В театре водились коричневые собачьи блохи. У прежних актеров, очевидно, выработался к ним иммунитет, вновь пришедших же — с молодой свежей кровью — они кусали немилосердно. Канализационная труба из театрального ресторана проходила через мужскую гримерную, и на батареи отопления непрерывно капала моча. По старому зданию гуляли сквозняки. С темных высоких колосников доносились слабые стоны, словно там поселились неприкаянные демоны. Отопление работало отвратительно. Когда вскрыли пол в зрительном зале, обнаружили сотни угоревших крыс. Выжившие же особи отличались солидностью и бесстрашием, охотно выходили из укрытий. Жирный кот нашего машиниста, подвергшись нападению, предпочитал прятаться.
Не хотел бы опускаться до ностальгии, но для меня это был материализовавшийся рай. Просторная сцена — правда, грязная и продуваемая насквозь, зато с легким уклоном к рампе, занавес — залатанный и обветшавший, но в красно-бело-золотых тонах. Примитивные, тесные артистические уборные с четырьмя умывальниками. На восемнадцать человек — два туалета.
И тем не менее возможность каждый вечер приходить в свой собственный театр, садиться на свое место в гримерной и вместе с товарищами готовиться к спектаклю перевешивала все неудобства.
Мы играли и репетировали без устали. В первый год за восемь месяцев сделали девять программ. На второй год — десять. Три недели репетиций, на четвертую — премьера. Ни один спектакль не шел больше двадцати раз, кроме нашего второго новогоднего ревю, имевшего огромный успех и игравшегося тридцать пять раз. Наша жизнь с 9 утра и до 11 вечера принадлежала театру. Кутили мы тоже немало, но пиршества жестко ограничивались скудными финансами.
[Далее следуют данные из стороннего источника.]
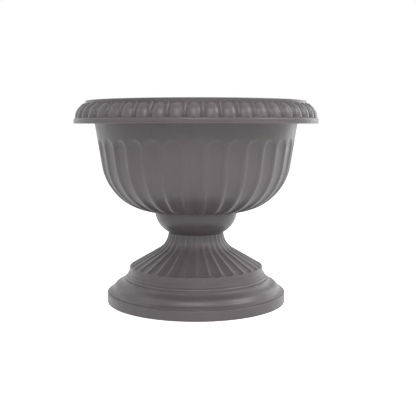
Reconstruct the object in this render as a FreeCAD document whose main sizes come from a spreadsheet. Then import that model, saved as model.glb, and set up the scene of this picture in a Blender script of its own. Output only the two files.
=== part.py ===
import FreeCAD, Part

# Fluted urn planter: a round bowl with a rolled egg-and-dart rim stands on a hollow fluted pedestal.
# The bowl's spigot drops into the pedestal's neck, and a drain plug closes the bowl's sump.
# Frame: +Z is the axis of the urn, the origin is the centre of the foot on the ground, the front faces -Y.
# Lengths are millimetres and angles are degrees.

import os
import re

import Sketcher

SIZES = {
    # Pedestal, from the ground up: (radius, height) pairs of its mouldings.
    "foot_radius": 120.0,
    "foot_band": 13.2,
    "foot_round": 1.6,
    "foot_step": 1.5,
    "foot_step_rise": 1.3,
    "cavetto_radius": 111.0,
    "cavetto_height": 19.6,
    "cavetto_curve": 9.0,
    "shoulder_radius": 104.4,
    "shoulder_height": 24.8,
    "shoulder_curve": 9.5,
    "sweep_radius": 97.0,
    "sweep_height": 29.8,
    "sweep_curve": 13.0,
    "fillet_rise": 1.1,
    "bead_radius": 95.2,
    "bead_rise": 3.4,
    "bead_inset": 2.6,
    "bead_curve": 3.0,
    "upper_bead_radius": 92.2,
    "upper_bead_rise": 3.9,
    "upper_bead_round": 1.0,
    "band_radius": 90.7,
    "band_top": 46.6,
    "band_draft": 1.2,
    "band_round": 1.5,
    "band_curve": 2.0,
    "cone_angle": 59.6,
    "neck_radius": 37.0,
    "neck_curve": 28.7,
    "neck_waist": 94.0,
    "neck_height": 92.5,
    "pedestal_wall": 2.8,
    "socket_wall": 3.3,
    "socket_depth": 8.0,
    "pedestal_turn": 5.2,
    # Bowl, from the spigot up.
    "spigot_clearance": 0.3,
    "spigot_wall": 2.5,
    "spigot_length": 14.0,
    "spigot_lead": 1.0,
    "knop_foot_radius": 36.6,
    "knop_radius": 54.9,
    "knop_height": 118.0,
    "knop_curve": 33.5,
    "sump_floor": 3.2,
    "bowl_floor": 121.4,
    "bowl_curve": 71.6,
    "belly_radius": 125.9,
    "wall_draft": 8.8,
    "bowl_wall": 3.0,
    "rim_height": 266.7,
    "lip_radius": 145.1,
    "lip_foot_angle": 65.9,
    "lip_round": 1.2,
    "mouth_round": 2.4,
    "rim_wall": 2.6,
    "flange_radius": 160.9,
    "flange_height": 237.4,
    "flange_bead": 1.6,
    "flange_groove": 0.6,
    "fascia_radius": 160.7,
    "fascia_round": 2.4,
    "fascia_top": 244.4,
    "ovolo_curve": 19.1,
    "bowl_turn": 21.5,
    # Flutes, eggs and darts.
    "bowl_flutes": 32,
    "bowl_flute_land": 2.4,
    "bowl_flute_depth": 1.5,
    "bowl_flute_top": 219.0,
    "bowl_arch": 11.5,
    "pedestal_flutes": 32,
    "pedestal_flute_land": 2.0,
    "pedestal_flute_depth": 1.1,
    "pedestal_arch": 6.0,
    "pedestal_arch_gap": 0.8,
    "eggs": 48,
    "egg_half_width": 7.6,
    "egg_height": 2.1,
    "dart_half_width": 2.3,
    "dart_height": 1.5,
    # Drain plug.
    "drain_radius": 7.2,
    "plug_clearance": 0.2,
    "plug_head_radius": 11.0,
    "plug_head": 2.4,
    "plug_stem": 6.0,
    "plug_taper": 0.6,
    "plug_grip_height": 8.0,
    "plug_grip_width": 14.0,
    "plug_grip_thickness": 3.0,
    "plug_turn": 30.0,
}

EDGE_PROUD = 0.08    # a cutter's edges stand this far off the face that it cuts
TOOL_BACK = 0.9      # and its back lies this far beyond that face
SECTION_DATUM = 5.0  # a section's sketch has its origin this deep under the face

# Stations of the lofts. A flute has a round end: shares of the way from the end's foot to its tip.
ARCH_SHARES = (0.0, 0.45, 0.8, 0.97)
# The bowl's flutes fade towards the knop: angle round the belly's curve, share of the depth.
BELLY_STATIONS = ((5, 0.3), (14, 0.75), (26, 0.95), (42, 1), (60, 1), (78, 1))
# The pedestal's flutes fade up the neck: share of cone_angle, share of the depth.
CONE_DEPTH = 0.9
NECK_STATIONS = ((1, 0.8), (0.6, 0.62), (0.3, 0.48), (-0.07, 0.36))
# Eggs and darts stand on the fascia's ledge and start just inside it: shares of the way to the lip.
EGG_SHARES = (-0.01, 0.25, 0.5, 0.75, 0.92, 0.985)
# A dart widens upwards: share of the way to the lip, share of the width.
DART_STATIONS = ((-0.01, 0.35), (0.5, 0.68), (0.98, 1))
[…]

Доступ в элегантный зал «Гранда» был для нас закрыт, зато мы были желанными гостями в закутке возле черного входа, где нам подавали особо приготовленную «пюттипанну», пиво и шнапс. {130} Щедро отпускали в долг, снисходительно относясь к должникам. По субботам после репетиции угощали шоколадом с настоящими (время было тяжелое) взбитыми сливками и тортом в кондитерской Фальмана на Стурторгет.
Хельсингборжцы выказывали бьющее через край дружелюбие и гостеприимство. Нередко нас приглашали на ужин к какому-нибудь богачу. Актеры приходили после спектакля, и остальные гости, уже к тому времени завершившие трапезу, веселились, наблюдая, как оголодавшая актерская братия насыщается за накрытыми по новой, ломящимися от еды и напитков столами.
Напротив театра наискосок был расположен магазин, принадлежавший одному богатому бакалейщику. Там готовили дежурное блюдо ценой в одну крону и сдавали комнаты и квартиры в стоявшем во дворе ветхом доме XVIII века. Через оконные рамы и щели в стенах пробивался дикий виноград, уборная находилась на лестничной площадке, а вода — в колонке на вымощенном булыжником дворе.
Самое высокое жалованье составляло 800 крон, самое низкое — 300. Мы перебивались как умели, занимали, брали авансы. Никому не приходило в голову протестовать против таких жалких условий, мы были преисполнены благодарности за счастье каждый вечер играть, каждый день репетировать. Наше усердие было вознаграждено. В первый год на наших спектаклях побывало 60 тысяч зрителей, от городских властей вновь стали поступать ассигнования — это была несомненная победа. Столичные газеты начали уделять внимание нашей работе, у нас росла уверенность в собственных силах.